Federal appellate court puts hold on ruling that blocked enforcement of Illinois gun ban
A federal appeals court in Chicago on Thursday put a hold on a ruling by a lower-court judge that blocked the enforcement of the state’s ban on many higher-powered firearms and large-capacity ammunition magazines.
The U.S. 7th Circuit Court of Appeals’ decision stops last week’s ruling by U.S. District Judge Stephen McGlynn from being in effect until further notice. Appellate Court Judge Frank Easterbrook, though, allowed lawyers in the case to file more briefs in response to the decision.
McGlynn, who sits in the Southern District of Illinois, on Friday granted a request from gun rights groups including the Illinois State Rifle Association for a preliminary injunction against the ban.
The Democratic-controlled General Assembly passed the sweeping gun restrictions in January, in response to last year’s deadly mass shooting at Highland Park’s Fourth of July parade.
McGlynn’s decision came after two federal judges in Chicago hearing separate legal challenges declined to issue injunctions. One of those rulings, by Judge Virginia Kendall, was in a lawsuit filed by Naperville gun shop owner that challenges both a local ban and the state law.
The 7th Circuit appellate court upheld Kendall’s ruling, and the gun shop owner has appealed the decision to the U.S. Supreme Court.
Illinois Attorney General Kwame Raoul cited the conflicting decisions in his motion for a stay against McGlynn’s injunction.
State Rep. Bob Morgan, a Deerfield Democrat who sponsored the weapons ban legislation in the Illinois House, welcomed Easterbrook’s decision.
“We know the fight isn’t over– the gun lobby will continue to try and block any common sense efforts to keep assault weapons off our streets,” Morgan said in a statement. “But we aren’t backing down, and this ruling only strengthens our resolve and confidence.”
David Sigale, a lawyer for the Illinois State Rifle Association, indicated that he and other lawyers challenging the gun restrictions will be responding to Easterbrook’s decision in the coming days.
“We are hopeful that when the Judge fully considers the issue in a few days after we have formally responded to the Motion for Stay, he will reconsider today’s ruling,” Sigale said in a text message. “At the same time, we will be seeking to expedite the Appellate process so that the matter may be heard in full as quickly as possible.”
In granting the injunction that the appeals court has now put on hold, McGlynn wrote that “a constitutional right is at stake,” and found that the gun rights groups had shown the weapons ban caused an “irreparable harm” by denying them the ability to “purchase their firearm of choice” and “exercise their right to self-defense in the manner they choose.”
McGlynn found unpersuasive arguments made by the attorney general’s office that various accessories subject to the ban, such as detachable magazines capable of holding more than 15 rounds of ammunition, are “nonessential” and should not be considered as “arms” protected by the U.S. Constitution.

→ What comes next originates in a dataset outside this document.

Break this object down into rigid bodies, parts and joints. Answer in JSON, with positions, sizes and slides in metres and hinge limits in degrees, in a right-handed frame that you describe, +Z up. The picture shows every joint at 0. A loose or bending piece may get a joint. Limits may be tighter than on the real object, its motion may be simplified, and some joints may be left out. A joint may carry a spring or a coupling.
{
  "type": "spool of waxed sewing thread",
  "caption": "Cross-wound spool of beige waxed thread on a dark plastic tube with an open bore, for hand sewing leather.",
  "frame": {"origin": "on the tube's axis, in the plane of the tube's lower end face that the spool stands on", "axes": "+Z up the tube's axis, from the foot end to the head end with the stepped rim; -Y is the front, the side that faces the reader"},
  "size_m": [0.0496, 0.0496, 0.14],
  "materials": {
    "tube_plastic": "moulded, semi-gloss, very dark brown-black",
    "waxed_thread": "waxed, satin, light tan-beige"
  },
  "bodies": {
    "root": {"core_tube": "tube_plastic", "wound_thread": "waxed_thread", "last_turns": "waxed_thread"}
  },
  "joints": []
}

The judge also didn’t find persuasive the attorney general’s office’s argument that the weapons ban was consistent with the U.S. Supreme Court’s ruling last year in New York State Rifle & Pistol Association v. Bruen, which established a new constitutional standard holding that gun laws today must be historically consistent with laws on the books in the 18th century.

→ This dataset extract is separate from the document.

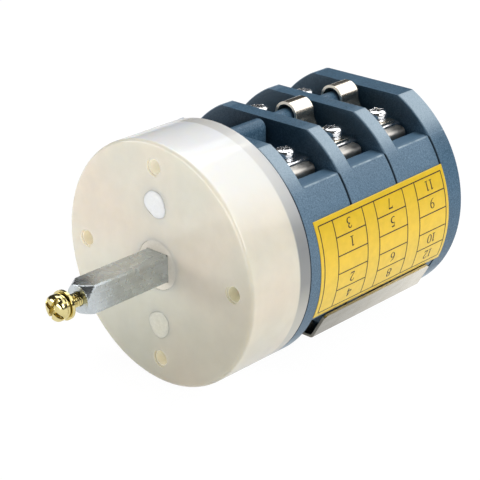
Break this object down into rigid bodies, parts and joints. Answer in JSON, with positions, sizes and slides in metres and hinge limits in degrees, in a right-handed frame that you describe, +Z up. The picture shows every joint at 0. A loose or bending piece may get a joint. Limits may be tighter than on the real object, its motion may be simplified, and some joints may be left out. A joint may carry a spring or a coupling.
{
  "type": "motor reversing switch",
  "caption": "Round three-stage cam switch for reversing a motor, with a cream front cover, blue stacked housings, yellow terminal label and a square shaft.",
  "frame": {"origin": "centre of the front cover's face, which is the centre of the four mounting holes", "axes": "-Y out of the front face along the shaft, +Y back through the stages, +X right towards the label, +Z up towards the open terminal deck"},
  "size_m": [0.0701, 0.126, 0.07],
  "materials": {
    "cover_nylon": "semi-gloss moulded nylon",
    "plug_nylon": "smooth",
    "spigot_plastic": "moulded",
    "housing_plastic": "fine satin moulding",
    "label_vinyl": "printed matt sticker",
    "shaft_steel": "drawn and zinc plated",
    "driver_plastic": "natural acetal",
    "spring_steel": "oiled spring wire",
    "yellow_zinc": "yellow passivated zinc",
    "plunger_plastic": "dark phenolic",
    "contact_brass": "stamped strip",
    "bright_zinc": "bright zinc plated",
    "jumper_nickel": "nickel plated strip"
  },
  "bodies": {
    "root": {"bearing_plate": "spigot_plastic", "clamp_plates": "bright_zinc", "contact_spring_1_left": "spring_steel", "contact_spring_1_right": "spring_steel", "contact_spring_2_left": "spring_steel", "contact_spring_2_right": "spring_steel", "contact_spring_3_left": "spring_steel", "contact_spring_3_right": "spring_steel", "end_plate": "housing_plastic", "fixed_contact_1": "contact_brass", "fixed_contact_10": "contact_brass", "fixed_contact_11": "contact_brass", "fixed_contact_12": "contact_brass", "fixed_contact_2": "contact_brass", "fixed_contact_3": "contact_brass", "fixed_contact_4": "contact_brass", "fixed_contact_5": "contact_brass", "fixed_contact_6": "contact_brass", "fixed_contact_7": "contact_brass", "fixed_contact_8": "contact_brass", "fixed_contact_9": "contact_brass", "front_cover": "cover_nylon", "hole_plugs": "plug_nylon", "jumper_strap_2": "jumper_nickel", "jumper_strap_3": "jumper_nickel", "label": "label_vinyl", "link_bar": "jumper_nickel", "return_spring": "spring_steel", "stage_1_housing": "housing_plastic", "stage_2_housing": "housing_plastic", "stage_3_housing": "housing_plastic", "terminal_nuts": "bright_zinc", "terminal_screws": "bright_zinc", "terminal_spring_washers": "bright_zinc", "tie_nuts": "bright_zinc", "tie_screws": "bright_zinc"},
    "shaft": {"shaft": "shaft_steel", "driver": "driver_plastic", "cam_1": "driver_plastic", "cam_2": "driver_plastic", "cam_3": "driver_plastic", "rear_bush": "driver_plastic", "end_screw": "yellow_zinc", "end_spring_washer": "yellow_zinc", "end_flat_washer": "yellow_zinc"},
    "plunger_1_right": {"plunger_1_right": "plunger_plastic", "contact_bridge_1_right": "contact_brass"},
    "plunger_1_left": {"plunger_1_left": "plunger_plastic", "contact_bridge_1_left": "contact_brass"},
    "plunger_2_right": {"plunger_2_right": "plunger_plastic", "contact_bridge_2_right": "contact_brass"},
    "plunger_2_left": {"plunger_2_left": "plunger_plastic", "contact_bridge_2_left": "contact_brass"},
    "plunger_3_right": {"plunger_3_right": "plunger_plastic", "contact_bridge_3_right": "contact_brass"},
    "plunger_3_left": {"plunger_3_left": "plunger_plastic", "contact_bridge_3_left": "contact_brass"}
  },
  "joints": [
    {"name": "shaft_turn", "type": "hinge", "parent": "root", "child": "shaft", "pos_m": [0, 0, 0], "axis": [0, 1, 0], "range_deg": [-45, 45], "stiffness_Nm_per_rad": 0.25, "deforming": ["return_spring"]},
    {"name": "plunger_1_right_slide", "type": "slide", "parent": "root", "child": "plunger_1_right", "axis": [1, 0, 0], "range_m": [-0.0019, 0.0019], "deforming": ["contact_spring_1_right"]},
    {"name": "plunger_1_left_slide", "type": "slide", "parent": "root", "child": "plunger_1_left", "axis": [1, 0, 0], "range_m": [-0.0019, 0.0019], "deforming": ["contact_spring_1_left"]},
    {"name": "plunger_2_right_slide", "type": "slide", "parent": "root", "child": "plunger_2_right", "axis": [1, 0, 0], "range_m": [-0.0019, 0.0019], "deforming": ["contact_spring_2_right"]},
    {"name": "plunger_2_left_slide", "type": "slide", "parent": "root", "child": "plunger_2_left", "axis": [1, 0, 0], "range_m": [-0.0019, 0.0019], "deforming": ["contact_spring_2_left"]},
    {"name": "plunger_3_right_slide", "type": "slide", "parent": "root", "child": "plunger_3_right", "axis": [1, 0, 0], "range_m": [-0.0019, 0.0019], "deforming": ["contact_spring_3_right"]},
    {"name": "plunger_3_left_slide", "type": "slide", "parent": "root", "child": "plunger_3_left", "axis": [1, 0, 0], "range_m": [-0.0019, 0.0019], "deforming": ["contact_spring_3_left"]}
  ],
  "couplings": [
    {"joint": "plunger_1_right_slide", "follows": "shaft_turn", "m_per_rad": 0.0024},
    {"joint": "plunger_1_left_slide", "follows": "shaft_turn", "m_per_rad": 0.0024},
    {"joint": "plunger_2_right_slide", "follows": "shaft_turn", "m_per_rad": 0.0024},
    {"joint": "plunger_2_left_slide", "follows": "shaft_turn", "m_per_rad": 0.0024},
    {"joint": "plunger_3_right_slide", "follows": "shaft_turn", "m_per_rad": 0.0024},
    {"joint": "plunger_3_left_slide", "follows": "shaft_turn", "m_per_rad": 0.0024}
  ]
}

More specifically, McGlynn didn’t agree with the office’s assessment that the weapons ban was consistent with Bruen’s historical tradition clause, in that “neither large capacity (magazines) nor assault weapons were in common use” when the Second Amendment was ratified in 1791.
In its motion to delay the implementation of McGlynn’s ruling, Raoul’s office argued that the judge “failed to decide whether assault weapons are ‘bearable arms’ commonly used for self-defense.”

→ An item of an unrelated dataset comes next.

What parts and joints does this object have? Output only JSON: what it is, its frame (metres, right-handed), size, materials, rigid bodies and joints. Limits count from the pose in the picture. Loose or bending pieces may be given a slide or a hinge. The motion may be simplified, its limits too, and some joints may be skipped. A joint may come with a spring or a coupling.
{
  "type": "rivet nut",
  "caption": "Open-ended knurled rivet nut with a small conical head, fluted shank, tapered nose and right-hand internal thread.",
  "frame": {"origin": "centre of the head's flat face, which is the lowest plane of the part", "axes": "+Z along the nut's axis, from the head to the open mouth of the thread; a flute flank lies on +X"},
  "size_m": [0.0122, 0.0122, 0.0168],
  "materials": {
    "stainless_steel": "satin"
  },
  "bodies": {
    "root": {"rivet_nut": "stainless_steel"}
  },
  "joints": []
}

Raoul’s office also argued that McGlynn’s ruling failed to meet the burden in Bruen that the banned weapons were covered by the “plain text” of the Second Amendment protecting the rights of the plaintiffs to carry firearms for self-defense.
Raoul’s office argued that many of the banned weapons, such as AR-15 models, have similar capabilities as military-issued firearms and are, therefore, unnecessary for self-defense in a regular civilian setting.
“The massive amount of energy imparted by AR-15 rounds is far more than needed, and counterproductive, for self-defense,” Raoul’s motion states. “In fact, assault weapons are inherently dangerous in ‘a home defense scenario’ because they pose ‘substantial risks to individuals in adjoining rooms, neighboring apartments or other attached dwelling units.’”
Raoul’s office also argued that the magazines are accessories and not “arms” that fall within the scope of the Second Amendment.
The motion argued that McGlynn’s ruling relied on questionable research that justified how AR-15-style rifles could be used for self-defense.
McGlynn also failed to acknowledge previous 7th Circuit’s decisions that upheld “materially similar restrictions” on assault weapons and high-capacity magazines in two other cases, according to the motion from Raoul’s office.
Other legal challenges against the weapons ban have been filed in state court, alleging that the measure violates the equal protection clause of the Illinois Constitution. One of the those cases is scheduled to be argued before the Illinois Supreme Court later this month.